Namun, pada 1811 atau menjelang peralihan roda pemerintahan Belanda ke Inggris, Sultan Sepuh berhasil merebut kembali posisinya dengan menyingkirkan Pangeran Suroyo.
Pada masa pergolakan inilah, Tan Jin Sing memutuskan terlibat dalam upaya Pangeran Suroyo merebut kembali takhta kesultanan.
Bahkan, Tan Jin Sing sampai berucap janji setia melalui pesan yang disampaikan oleh sang Paman, Oei Tek Biaw alias Tumenggung Reksonegoro.

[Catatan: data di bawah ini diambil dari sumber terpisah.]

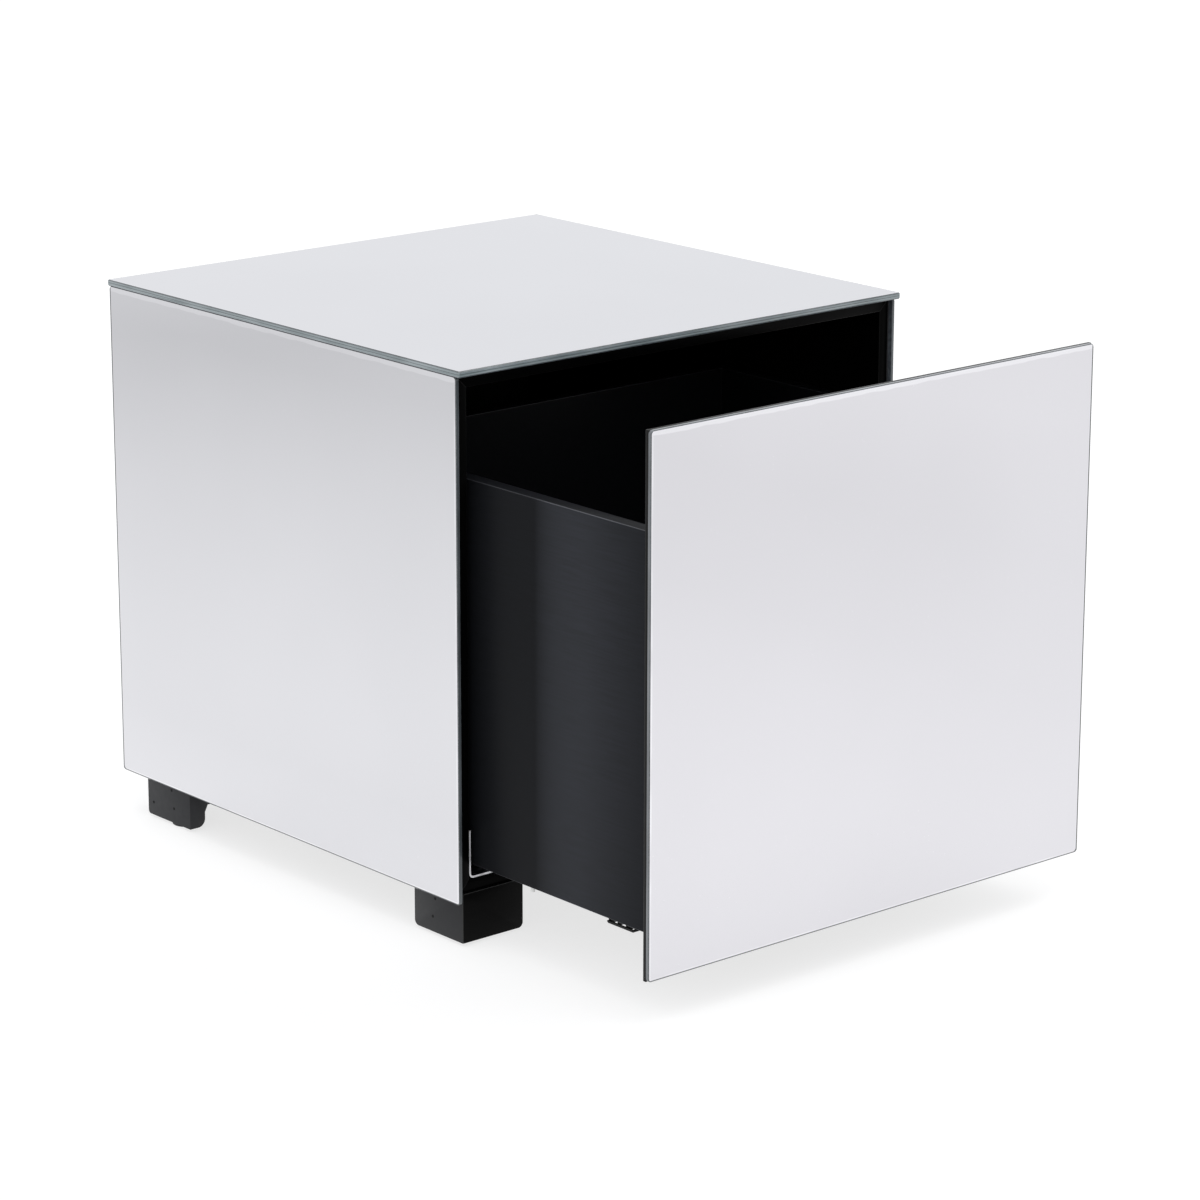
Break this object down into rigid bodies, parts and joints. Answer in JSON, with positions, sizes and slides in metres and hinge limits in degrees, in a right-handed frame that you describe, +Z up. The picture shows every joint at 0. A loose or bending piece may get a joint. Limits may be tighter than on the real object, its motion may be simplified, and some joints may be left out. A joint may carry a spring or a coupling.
{
  "type": "mirrored side table",
  "caption": "Cube-shaped mirror-clad side table or nightstand on short bracket feet, with a handle-less drawer on concealed full-extension runners, shown drawn open.",
  "frame": {"origin": "on the floor, under the centre of the box round the table with its drawer open as stored", "axes": "+Z up, -Y to the front where the drawer comes out, +X to the right seen from the front"},
  "size_m": [0.45, 0.66, 0.447],
  "materials": {
    "mirror": "silvered glass, polished",
    "black_board": "fibreboard with a satin black coat",
    "drawer_board": "fibreboard with a dark grey foil",
    "foam_tape": "matt foam",
    "beech": "plain turned beech",
    "zinc_steel": "zinc plated",
    "black_steel": "painted over in black",
    "black_plastic": "moulded",
    "grey_plastic": "moulded",
    "clear_nylon": "natural nylon",
    "glide_plastic": "moulded"
  },
  "bodies": {
    "cabinet": {"top_mirror": "mirror", "left_side_mirror": "mirror", "right_side_mirror": "mirror", "mirror_tape": "foam_tape", "top_board": "black_board", "bottom_board": "black_board", "left_board": "black_board", "right_board": "black_board", "carcass_dowels": "beech", "back_panel": "black_board", "back_panel_screws": "zinc_steel", "front_left_foot_side": "black_board", "front_left_foot_cross": "black_board", "front_right_foot_side": "black_board", "front_right_foot_cross": "black_board", "rear_left_foot_side": "black_board", "rear_left_foot_cross": "black_board", "rear_right_foot_side": "black_board", "rear_right_foot_cross": "black_board", "foot_blocks": "black_board", "foot_screws": "zinc_steel", "foot_glides": "glide_plastic", "foot_nails": "black_steel", "left_cabinet_profile": "zinc_steel", "right_cabinet_profile": "zinc_steel", "runner_screws": "zinc_steel", "latch_housing": "black_plastic", "latch_screws": "zinc_steel"},
    "drawer": {"drawer_left_side": "drawer_board", "drawer_right_side": "drawer_board", "drawer_inner_front": "drawer_board", "drawer_back": "drawer_board", "drawer_bottom": "drawer_board", "drawer_dowels": "beech", "drawer_front_backing": "black_board", "drawer_front_mirror": "mirror", "front_screws": "zinc_steel", "left_drawer_profile": "zinc_steel", "right_drawer_profile": "zinc_steel", "left_front_clip": "black_plastic", "right_front_clip": "black_plastic", "clip_screws": "zinc_steel", "drawer_studs": "clear_nylon"},
    "left_middle_member": {"left_middle_profile": "zinc_steel"},
    "left_lower_carriage_body": {"left_lower_carriage": "grey_plastic", "left_lower_carriage_rollers": "grey_plastic"},
    "left_upper_carriage_body": {"left_upper_carriage": "grey_plastic", "left_upper_carriage_rollers": "grey_plastic"},
    "right_middle_member": {"right_middle_profile": "zinc_steel"},
    "right_lower_carriage_body": {"right_lower_carriage": "grey_plastic", "right_lower_carriage_rollers": "grey_plastic"},
    "right_upper_carriage_body": {"right_upper_carriage": "grey_plastic", "right_upper_carriage_rollers": "grey_plastic"},
    "latch_plunger_body": {"latch_plunger": "grey_plastic"},
    "left_clip_lever_body": {"left_clip_lever": "grey_plastic"},
    "right_clip_lever_body": {"right_clip_lever": "grey_plastic"}
  },
  "joints": [
    {"name": "drawer_slide", "type": "slide", "parent": "cabinet", "child": "drawer", "axis": [0, -1, 0], "range_m": [-0.2075, 0.14]},
    {"name": "left_middle_member_slide", "type": "slide", "parent": "cabinet", "child": "left_middle_member", "axis": [0, -1, 0], "range_m": [-0.10375, 0.07]},
    {"name": "left_lower_carriage_body_slide", "type": "slide", "parent": "cabinet", "child": "left_lower_carriage_body", "axis": [0, -1, 0], "range_m": [-0.05187, 0.035]},
    {"name": "left_upper_carriage_body_slide", "type": "slide", "parent": "cabinet", "child": "left_upper_carriage_body", "axis": [0, -1, 0], "range_m": [-0.15562, 0.105]},
    {"name": "right_middle_member_slide", "type": "slide", "parent": "cabinet", "child": "right_middle_member", "axis": [0, -1, 0], "range_m": [-0.10375, 0.07]},
    {"name": "right_lower_carriage_body_slide", "type": "slide", "parent": "cabinet", "child": "right_lower_carriage_body", "axis": [0, -1, 0], "range_m": [-0.05187, 0.035]},
    {"name": "right_upper_carriage_body_slide", "type": "slide", "parent": "cabinet", "child": "right_upper_carriage_body", "axis": [0, -1, 0], "range_m": [-0.15562, 0.105]},
    {"name": "latch_plunger_slide", "type": "slide", "parent": "cabinet", "child": "latch_plunger_body", "axis": [0, 1, 0], "range_m": [0, 0.003], "stiffness_N_per_m": 200, "springref_m": -0.001},
    {"name": "left_clip_lever_slide", "type": "slide", "parent": "drawer", "child": "left_clip_lever_body", "axis": [1, 0, 0], "range_m": [0, 0.004], "stiffness_N_per_m": 300, "springref_m": -0.002},
    {"name": "right_clip_lever_slide", "type": "slide", "parent": "drawer", "child": "right_clip_lever_body", "axis": [-1, 0, 0], "range_m": [0, 0.004], "stiffness_N_per_m": 300, "springref_m": -0.002}
  ],
  "couplings": [
    {"joint": "left_middle_member_slide", "follows": "drawer_slide", "ratio": 0.5},
    {"joint": "left_lower_carriage_body_slide", "follows": "drawer_slide", "ratio": 0.25},
    {"joint": "left_upper_carriage_body_slide", "follows": "drawer_slide", "ratio": 0.75},
    {"joint": "right_middle_member_slide", "follows": "drawer_slide", "ratio": 0.5},
    {"joint": "right_lower_carriage_body_slide", "follows": "drawer_slide", "ratio": 0.25},
    {"joint": "right_upper_carriage_body_slide", "follows": "drawer_slide", "ratio": 0.75}
  ]
}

Dukungan tersebut disambut gembira Pangeran Suroyo.
Baca juga: Peran Pers Tionghoa dalam Pergerakan Kemerdekaan RI
Melalui Residen Yogyakarta, John Crawfud, Tan Jin Sing berupaya menggalang dukungan dari pemerintahan Inggris pimpinan Letnan Jenderal Thomas Stamford Raffles.
Usaha mendapat dukungan dari Raffles pun berhasil, yang puncaknya mengantarkan Pangeran Suroyo menjadi Sultan Hamengku Buwono III.
Pelantikan dilakukan pada 20 Juni 1812 atau tiga setelah tentara Inggris menyerbu Yogyakarta.
Sementara itu, Sultan Sepuh diasingkan ke Pulau Penang, sebelum akhirnya pihak Belanda memindahkannya ke Ambon.
Keberhasilan Tan Jin Sing kemudian dibayar Sultan Hamengku Buwono III dan Inggris mengemban jabatan Bupati Nayoko.
Wilayahnya meliputi Pecinan atau Malioboro, Pajeksan, hingga Gondomanan.
"Tan Jin Sing yang sebelumnya memeluk Islam dengan mengucapkan kalimat syahadat, disunat, dan memotong kuncir, diberi gelar Raden Tumenggung Secodiningrat," catat Benny.
Menghadapi intrik keraton
Banyak kalangan di keraton ternyata merasa tidak senang dengan pengangkatan Tan Jin Sing. terutama Paku Alam I, Pangeran Haryo Notokusumo, salah seorang putra Sultan Hamengku Buwono I.
Ancaman dan intrik menghampiri Tan Jin Sing. Bahkan, Paku Alam I berencana meratakan sebuah permukiman Tionghoa. Namun, rencana itu bocor.
Posisi Tan Jin Sing akhirnya benar-benar terancam, tepatnya ketika Sultan Hamengku Buwono III meninggal pada 3 November 1814 dalam usia 43 tahun.